Job done I had a potter about. Herring gulls and black-headed gulls fussed about the mere and a common tern paid it a fleeting visit. A couple of greylags called from the edge of the reedbed, a Canada goose looked to be sitting on a nest and the "What's that with those mallards in the corner?" turned out to be a drake gadwall. There was a bit of a twittering panic amongst the martins and swallows as a kestrel flew by. For all the extensive reedbeds there was an absence of reed warblers though a sedge warbler in one corner was trying to sing for a regiment. I finally started hearing reed warblers as the path neared the holiday village.

Main Dyke

I walked through the holiday village and got the 61 back to Blackpool North Station. I'd had a good birdwatching walk and it was nice to have had a long look a white-winged black terns, my first one last year was a youngster only offering fleeting views. I'd got myself an old man's explorer ticket so I took a meandering route home. When I got home the back garden was littered with baby blue tits. Which was nice.

Tuesday, 19 May 2026

West Kirby

Scaup

It was grey but slightly milder than yesterday. I decided I'd have a gentle potter about West Kirby Marine Lake to see if the scaup that's been reported there lately was still about.

There was a bit of a hiccup with trains on the West Kirby line so I arrived later than intended and walked over to the lake. It was high tide, the walkway on the outer rim of the lake indicated by the tops of a few stones. The windsurfers were out in numbers, it was that kind of weather.

Herring gull

Herring gulls hovered around the lake, occasionally settling down by the outer rim,  mostly content to check the place out then return to the nearby rooftops. A lesser black-back cruised out of the way of the windsurfers until one took a spill in its direction and it flew off. Waders were notably absent, the few that would be about would be roosting on the eyes and Hilbre this time of year. A pied wagtail fossicked about the base of the sea wall.

Pied wagtail

I wondered if I had much chance of seeing the scaup. It very obligingly came over to greet me.

Scaup

Scaup
I'm always surprised by how long a scaup's beak is.

Scaup

Scaup

Scaup

Scaup

Job done, just this once I went straight home. Just to show I can do it.

Monday, 18 May 2026

Etherow Country Park

Pied flycatcher, Keg Wood

I waited for the rain to be done and dusted before heading over to Etherow Country Park to see if I could get mandarin duck and dipper onto the tally for the month.

Coot

The Canada geese and one of the mute swans lurked by the car park hoping for goodies from passersby. There were only a couple of mallards and the only coot was sitting on its nest. The little canal was similarly quiet, the few ducks about lurked in the willow roots by the bank. A pair of mandarins skulked under the little bridge over the canal.

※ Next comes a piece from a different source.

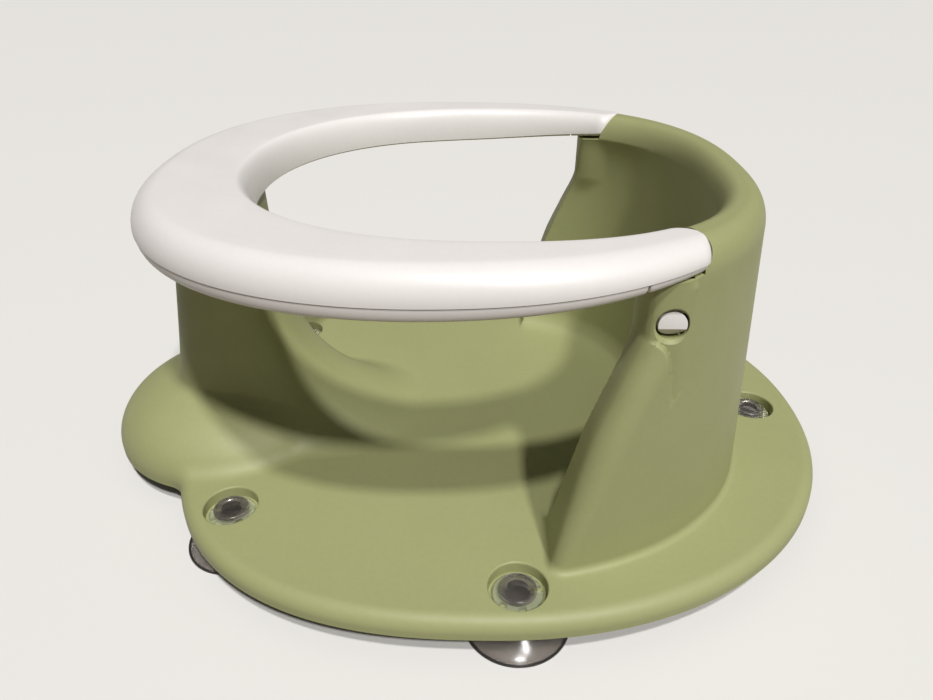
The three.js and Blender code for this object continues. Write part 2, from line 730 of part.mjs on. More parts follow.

Blackbirds, dunnocks and robins rummaged about on the roadside. Blackbirds, robins, willow warblers and a chiffchaff sang in the trees and a green woodpecker yaffled from somewhere over in Ernocroft Wood.

Horse chestnuts by the canal

There was another pair of mandarin ducks on the river and a family of grey wagtails up by the weir bridge. I had no luck finding any dippers. Meanwhile, a pair of blue tits shuttled constantly between the wood and their nest by the bridge.

Keg Wood 

I had a walk around Keg Wood. It seemed quiet at first, just robins and blackbirds singing and a great spotted woodpecker barracking me as I passed by. As I walked in deeper chiffchaffs and blackcaps joined the songscape, blackcaps soon becoming the dominant feature. Woodpigeons, wrens, dunnocks and coal tits joined in and chaffinches sang from the woodland margins up the hill. 

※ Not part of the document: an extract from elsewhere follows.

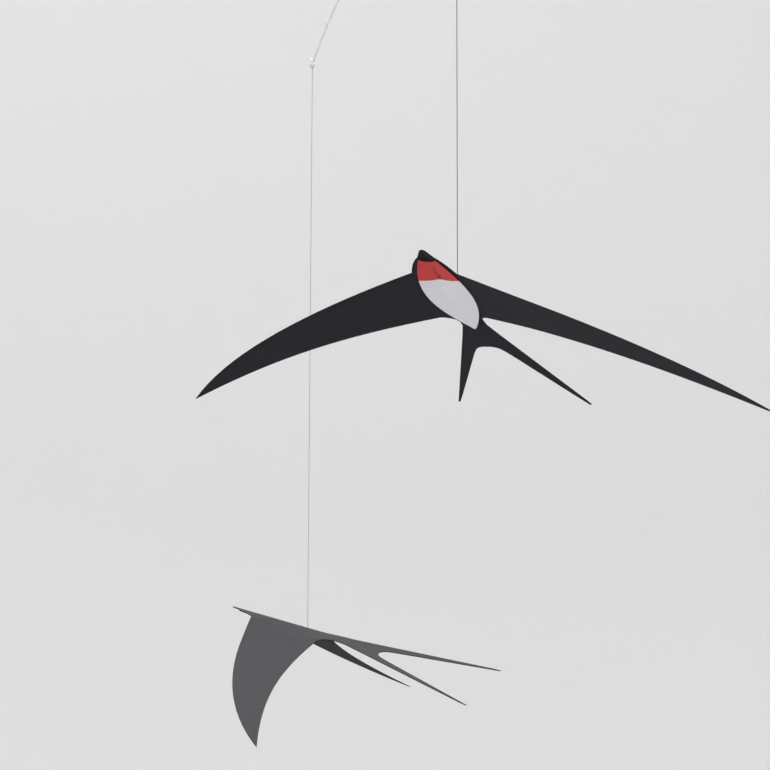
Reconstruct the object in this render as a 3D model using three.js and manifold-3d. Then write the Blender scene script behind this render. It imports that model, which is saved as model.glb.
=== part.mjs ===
// A hanging mobile: two folded card swallows on threads from one arched wire arm.
// Millimetres, +Z up. The origin is the centre of the eye in the middle of the arm,
// which the mobile hangs by. The arm runs along Y.
import * as THREE from 'three';
import { mergeVertices } from 'three/addons/utils/BufferGeometryUtils.js';
import Module from 'manifold-3d';

const wasm = await Module();
wasm.setup();

// Clearance kept between pieces that touch
const gap = 0.3;

// Arm: one spring wire, arched, with an eye bent in its middle and at each end
const wireDiameter = 1.2;
const armSpan = 260;
const armRise = 20;
const middleEyeBore = 4;
const endEyeBore = 2;
const wireSides = 8;
const archSteps = 16;
const middleEyeSteps = 24;
const endEyeSteps = 18;
const endEyeTurn = THREE.MathUtils.degToRad(345);

// Threads, one for each bird, tied round the end eyes
const threadDiameter = 0.3;
const upperThreadLength = 166;
const lowerThreadLength = 288.5;
const threadSides = 8;
const threadSteps = 40;
const knotDiameter = 1;

// Birds: cut from black card, with a white card breast under the fold
const wingSpan = 240;
const cardThickness = 0.4;
const breastThickness = 0.3;
const breastSwell = 0.7;
const headOffset = 0.4;
const wingSteps = 18;
const tailSteps = 8;
const shortEdgeSteps = 5;
const headSteps = 10;
const rootSteps = 16;
const breastRows = 12;
const breastColumns = 10;

// How each bird hangs, in degrees. The heading turns from +X towards +Y, a positive pitch lifts
// the beak, and a positive roll lifts the left wing. The droop is each wing's fall from the
// fold, the rise is each tail half's lift from it, and the dip lowers the tail's end.
// A wing's twist turns its leading edge down, and the head lift bends up the head's left half.
// The rest is in millimetres: how far the middle of a wing is bent up, how far the fold sags where
// the wings give way to the tail, how far to the left of the fold the breast is glued, and how far
// forward of its place in the outline the thread's hole is.
const upperBirdPose = {
  heading: -125.1, pitch: 16.2, roll: -3.8, droop: 14.8,
  leftBend: -0.4, rightBend: 0.2, leftTwist: 2.2, rightTwist: 0,
  tailRise: 5.6, tailDip: 3.7, tailTwist: 0, leftHeadLift: 0,
  waistSag: 0, breastOffset: 0.9, hole: 0,
};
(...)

At the bend by one of the sitting areas two blackcaps were having a singing duel with a blackbird singing in the background. A fourth bird piped up, at first I thought it was another blackcap warming up but the song stayed rushed and slightly scratchy and I had me a garden warbler on the tally.

Pied flycatcher

I had a sit down by Sunny Corner. Nuthatches, great tits and a grey squirrel came over to see if I was providing food and gave hard stares when it became apparent I wasn't. A pheasant called from somewhere and blue tits fidgeted about in the trees. A little further along a small pale something flitted through the trees like a butterfly with unusually direct flight. It remained a puzzle until I noticed it alight on a dead branch. Luckily for me it stayed put so I could identify it as a pied flycatcher. I stayed still and watched it catching flies for a few minutes then, as it hasn't been bothered when a couple walked by with a dog I got a few photos taken to make sure I hadn't fallen asleep at Sunny Corner and dreamt it. It was a bonny little bird.

Pied flycatcher

Pied flycatcher

Pied flycatcher

It was obviously a much-favoured perch, the flycatcher was back later on as I was on my way back. I retraced my steps because I knew the knees weren't going to be happy with the slope up from Keg Pool. I'll have to try and remember which bend the dead branch is on, just in case the bird's still around next time I visit.

Pied flycatcher

Pied flycatcher

Pied flycatcher

Treecreeper

A treecreeper on the next tree along was a nice bonus.

Treecreeper

No visit to Etherow Country Park should be without a few pictures of mandarin ducks. The pair on the canal were having a bath out in the open.

Mandarin duck

Mandarin duck

Mandarin duck

Mandarin duck

While I was waiting for the bus home at Stockport Interchange I had a look to see if anything was on the river. A grey wagtail flitted about the bankside and a family of goosanders slept under the bridge.